All of my Kinfolk from tree to tree and branch to branch. Such a rich history. Stories abundant with the rich and their greed and our poor. Those near and them afar. Them who were good and them who perpetrated evil. All past, present and future Kin have had influence on me. My Way's.

Friends who have been an integral part of my life and Path. Them who were once so dear and  important have remained so. I have enjoyed their company and I carry them in my thoughts and prayers. My classmates, from elementary, junior high and high school - several who are still dear friends of mine. Friends and my God, so many friends from the "blocks" we lived on. Them who fought side by my side when we had to take our stand for equal rights - for respect. When friends travel life following this type of Path, something happens between the parties involved. It is as if Great Spirit has family and friends for us in the North, East, South and West. Amen.

My fellow G.I.'s and troops during our times in the U.S. Army. So many ready to die and or give limb for. There was a handsome many I would've taken a bullet for. There was that bunch of fellow Humans there with me in the late 1970's, that whooped it up some and had one and an others back like stank on shit. Yes, it's true. It was living the life.

Yes, even them in the outer branches. my thousands and thousand's of associates, the many neighbors, peers and them who worked jobs along side of me. As we laughed, cried, and lived our lives - sometimes privately, sometimes no. Kindred have been abound plentiful. I am Blessed. Yes.

As of earlier today, this humble and simple blog has surpassed 18,200 guests. My Brothers and Sisters, My Cousins, My Dear Guests, you are always welcomed here and know dear Kind One's, I am touched by each and every guest who stops by for a spell. To catch up on the latest.

The Doctor''s that have been with me on this journey. The Audiologist. The Nurses, respiratory therapist's, the physical therapist's. The Physician Assistants. Dozens and dozens of clerks and aids. Book Keepers. Even the Bill Collector's. The surgeons. Radiologist.

The Folks who have entertained me with their music. Folks who shared their music with me. The World for having so much music, I don't know if I'll ever be able to listen to it all. This has not been some Quest of mine, I have have since childhood been wide open to the music of other cultures. Cool. Yes. The Folks who wrote, produced and preformed the music and the lyrics and tickled my innards or them who took me some place else or them that I cried with. My angry songs. I love them all.
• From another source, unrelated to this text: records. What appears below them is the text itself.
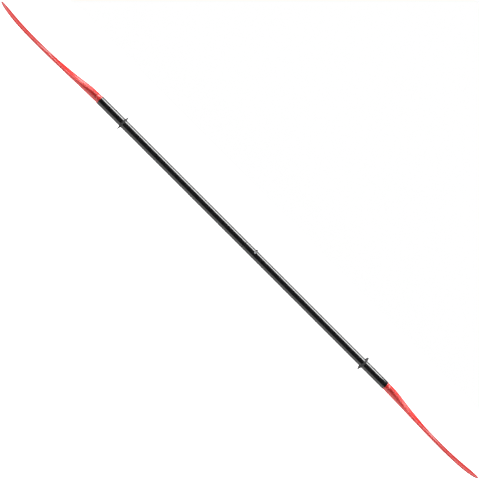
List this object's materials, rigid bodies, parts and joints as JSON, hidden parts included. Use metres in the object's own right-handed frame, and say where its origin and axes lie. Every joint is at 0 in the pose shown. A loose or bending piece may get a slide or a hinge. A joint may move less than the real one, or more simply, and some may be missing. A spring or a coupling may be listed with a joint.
{
  "type": "kayak paddle",
  "caption": "Take-apart double-bladed paddle: red spoon-shaped blades on a glossy black shaft with a snap-button ferrule and rubber drip rings.",
  "frame": {"origin": "on the shaft's axis, in the joint between the two halves, at the middle of the paddle's length", "axes": "+X along the shaft to the half with the button holes, +Z out of the power faces of both blades at the 0 degree feather setting, +Y to the blades' long edges"},
  "size_m": [2.1998, 0.1666, 0.052],
  "materials": {
    "shaft_black": "gloss",
    "blade_red": "gloss",
    "ferrule_grey": "satin",
    "seal_rubber": "satin",
    "ring_rubber": "satin",
    "button_grey": "satin",
    "spring_steel": "satin",
    "rivet_aluminium": "satin",
    "rivet_steel": "satin",
    "plug_foam": "matte"
  },
  "bodies": {
    "left_half": {"shaft_left": "shaft_black", "ferrule_sleeve": "ferrule_grey", "spring_clip": "spring_steel", "blade_left": "blade_red", "rivet_left": "rivet_aluminium", "rivet_pin_left": "rivet_steel", "foam_plug_left": "plug_foam"},
    "seal": {"joint_seal": "seal_rubber"},
    "right_half": {"shaft_right": "shaft_black", "blade_right": "blade_red", "rivet_right": "rivet_aluminium", "rivet_pin_right": "rivet_steel", "foam_plug_right": "plug_foam"},
    "button": {"snap_button": "button_grey"},
    "left_ring": {"drip_ring_left": "ring_rubber"},
    "right_ring": {"drip_ring_right": "ring_rubber"}
  },
  "joints": [
    {"name": "feather", "type": "hinge", "parent": "left_half", "child": "seal", "pos_m": [0, 0, 0], "axis": [1, 0, 0], "range_deg": [-60, 60], "deforming": ["snap_button"]},
    {"name": "pull_apart", "type": "slide", "parent": "seal", "child": "right_half", "axis": [1, 0, 0], "range_m": [0, 0.25], "deforming": ["snap_button"]},
    {"name": "button_press", "type": "slide", "parent": "left_half", "child": "button", "axis": [0, 0, -1], "range_m": [0, 0.007], "stiffness_N_per_m": 1500, "springref_m": -0.003, "deforming": ["spring_clip"]},
    {"name": "left_ring_slide", "type": "slide", "parent": "left_half", "child": "left_ring", "axis": [1, 0, 0], "range_m": [-0.03, 0.2]},
    {"name": "right_ring_slide", "type": "slide", "parent": "right_half", "child": "right_ring", "axis": [-1, 0, 0], "range_m": [-0.03, 0.2]}
  ]
}
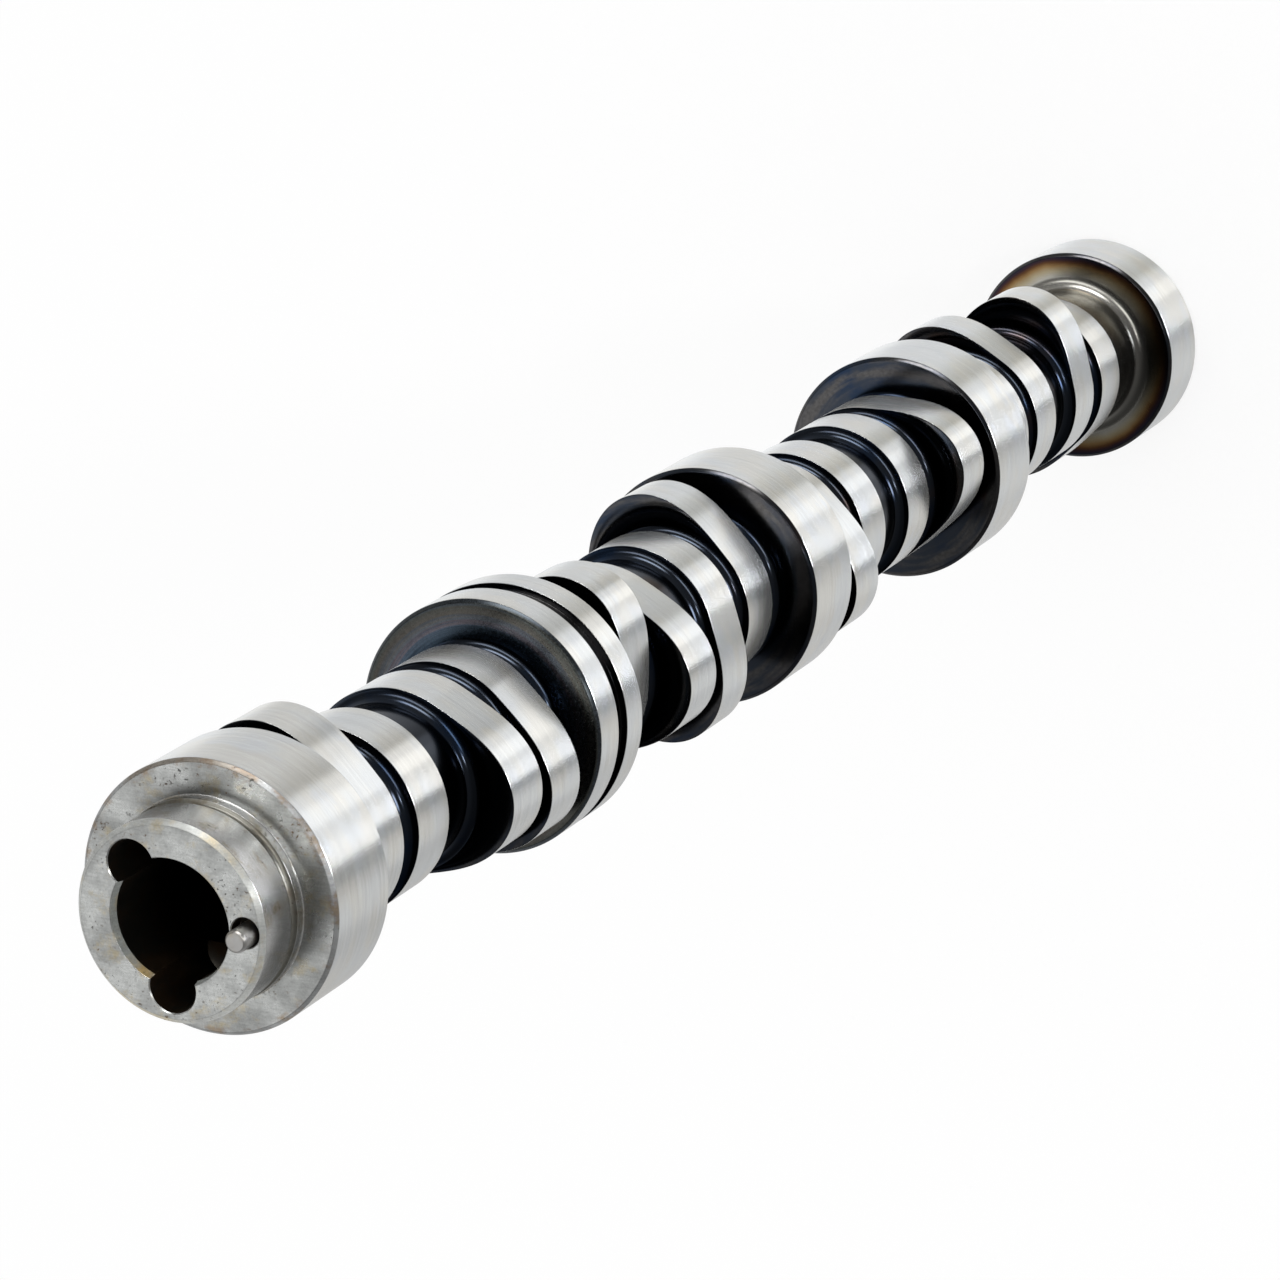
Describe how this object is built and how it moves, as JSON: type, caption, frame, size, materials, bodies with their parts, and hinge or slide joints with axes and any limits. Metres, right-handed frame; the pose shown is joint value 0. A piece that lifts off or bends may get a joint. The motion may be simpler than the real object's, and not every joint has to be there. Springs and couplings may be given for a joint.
{
  "type": "camshaft",
  "caption": "Ground steel camshaft for a vee engine, with bearing journals, cam lobes, a stepped nose with a locating pin and a front bore.",
  "frame": {"origin": "centre of the shaft's flat rear face, which the part stands on", "axes": "+Z runs along the shaft towards its nose, +X points from the shaft's axis to the dowel pin"},
  "size_m": [0.055, 0.055, 0.4984],
  "materials": {
    "ground_steel": "ground and heat treated",
    "pin_steel": "polished"
  },
  "bodies": {
    "root": {"camshaft": "ground_steel", "dowel_pin": "pin_steel"}
  },
  "joints": []
}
Articles of clothing. Yes. Whether it be a special wind breaker or pair of sneakers or those special pair of Levi 501's that I adore. Sweaters that remind me of ex-lovers. Garments of clothing that represent very set times and places in my steps. My special blankets. My socks folded Army style. The way I was trained while in Basic Training. Jim? Do you still fold your socks like that?
Liz, do you? Oh please, Brenda's nerves! Ha!

My too many fellow Survivors Of Incest. Fellow Survivors of Sexual Abuse. Those very special Angels who shared their stories with my ears and mind and heart. My fellow Survivor's who succumbed to the weight and tortures of the Incest and Rape. Twenty year old beautiful Women don't just up and die from the asthma - it's the weight of having that shit on her young shoulders for so many of her young years. Young boys and girls don't naturally give our body's away and place our body's in harms way for the fun of it. Maybe for the fuck of it, but no, not the fun of being passed about like a toy. It is degrading to the point of total humiliation. For many, their lives have run their course and it wasn't healthy to be here anymore. My dearest fellow survivor's, I silently scream my love and solidarity with each and every of you.

Even those who have been my enemy know that I was cunningly polite and courteous. Yes, there may have been a couple of bouts with total good versus very evil. Evil does not win near as much as folks think. I know that - I am hre to tell you differently.